The other problem with the voluntary approach is organizational. The approach might work if there were a national climbing organization empowered by climbers to devise and enforce voluntary agreements. Such organizations exist in science, industry and engineering. They set voluntary standards for television resolution, tire safety standards, computer-software compatibility and other matters important to the conduct of business. However, there is simply no analogous organization to do what the Access Fund claims should be done: arrive at and abide by consensus on rules of the road in climbing. Local access committees are temporary, ever changing, loose-knit groups granted no authority whatsoever by climbers to set the rules. By hanging its hat on a voluntary approach without a viable means to implement it, Access Fund engages in wishful thinking.

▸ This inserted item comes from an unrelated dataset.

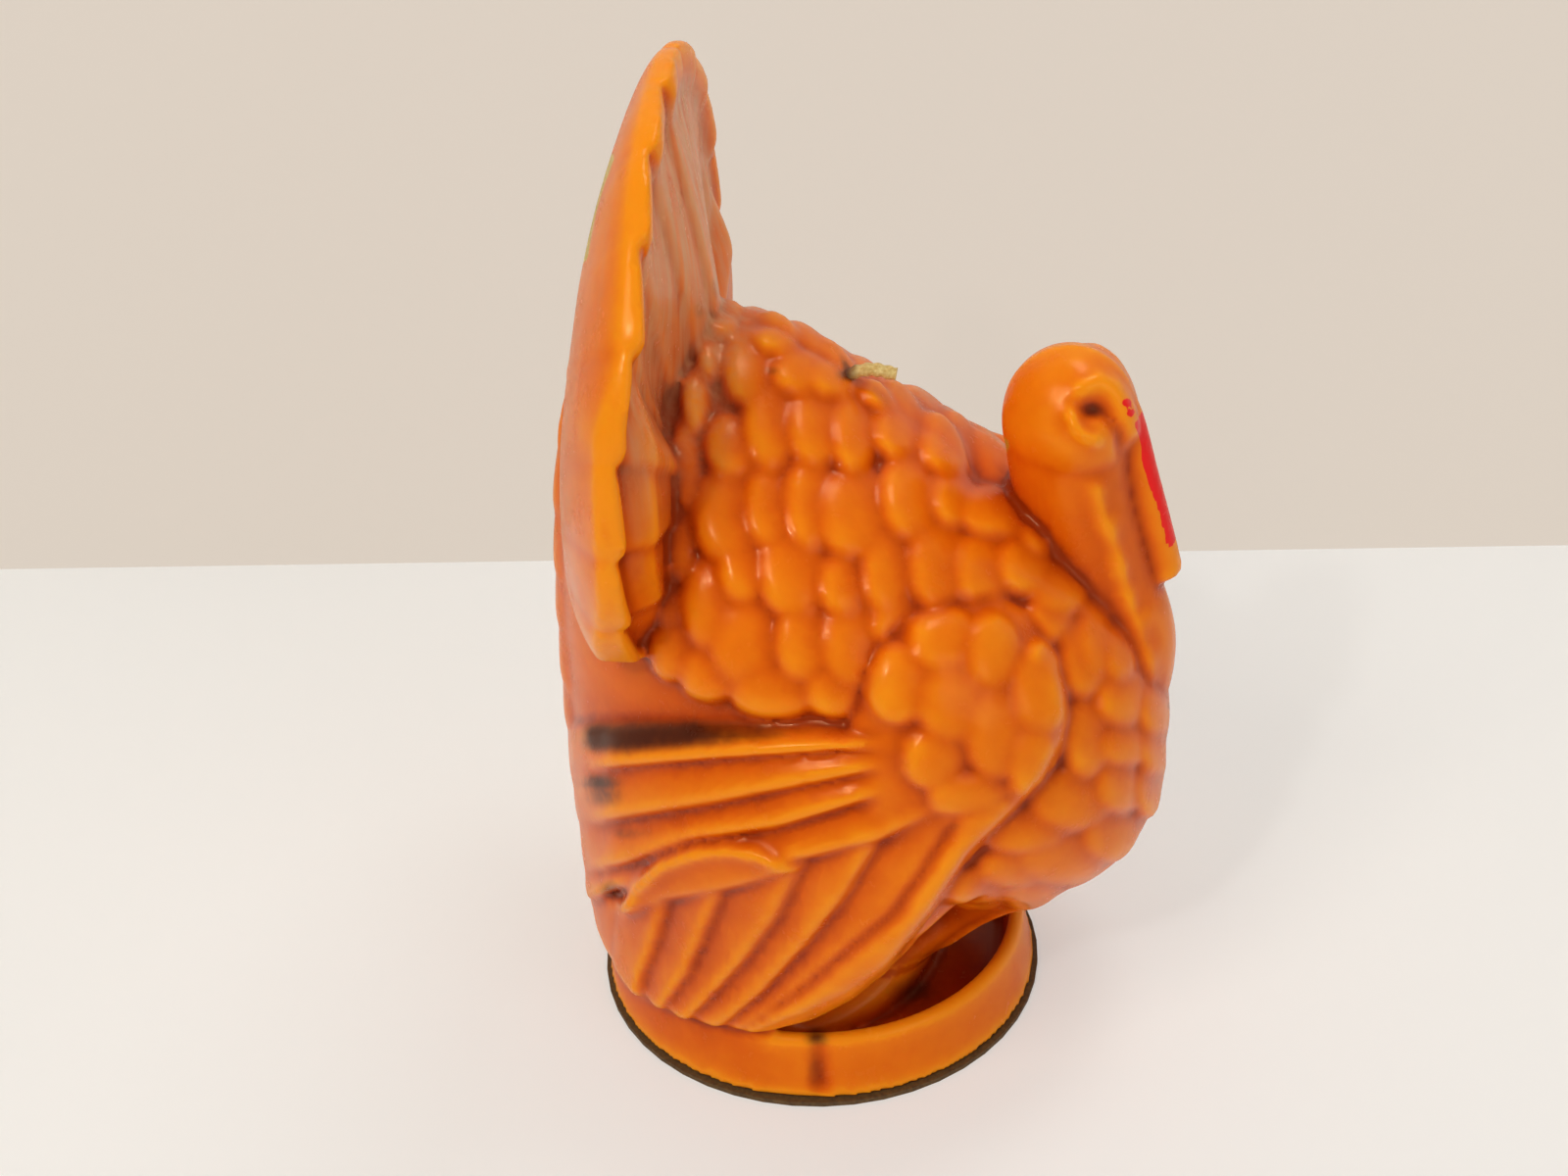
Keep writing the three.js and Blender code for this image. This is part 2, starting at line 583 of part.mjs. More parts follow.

Conclusion. Overall, for reasons both practical and responsible, Access Fund should abandon its narrow and strident posture on the regulation of climbing behavior. Instead, it should take reasoned and realistic positions in the regulatory debate on climbing styles and access regulation, area by area and issue by issue.

Specifically, Access Fund should support prohibitions on a) motorized bolting where it (alone or in combination with rap bolting) leads to offensive proliferation of bolts and prevents a significant segment of the climbing community from climbing in its preferred style, e.g. ground up (Arguably, all these conditions exist not only in Yosemite, but in Joshua Tree and other areas.); b) climbing near or on petroglyphs; c) use of brightly colored slings and bolt hangers, chipping and gluing of holds; d) climbing which interferes with other outdoor users, such as climbing above trails or out of campgrounds; e) climbing which demonstrably interferes with wildlife habitats; f) climbing in Indian Reservations when and where bans exist.

Of course, at the same time, Access Fund should fight unreasonable and arbitrary regulation of climbing where land managers impose restrictions with little or no evidence of environmental damage or conflict with other wilderness uses.

What Access Fund does and the positions it takes are vital to the future of climbing. By taking the wrong path on regulation, Access Fund not only diminishes its effectiveness in regulatory debates but jeopardizes the future of climbing. Faced with growing pressure from other more influential and savvy interest groups, land managers may well turn to outright bans on climbing if they cannot effectively discuss or negotiate regulation with Access Fund.

Let’s call in the shock troops. Let’s stop the obstinate, unrealistic cry for no regulation anywhere, anytime. Let’s give up false hopes for pretend solutions. Let’s take the necessary stances on regulation when and where the issues call for it. Let’s “get real” on the regulation of climbing!

*Until December, 1990, Access Fund was a part of the American Alpine Club’s Access Committee. At that time, many of those who have been influential in the AAC Access Committee chose to separate Access Fund from the AAC Access Committee. It is now a separate entity. The American Alpine Club’s Access Committee continues to function as a part of the Club, but separate from Access Fund.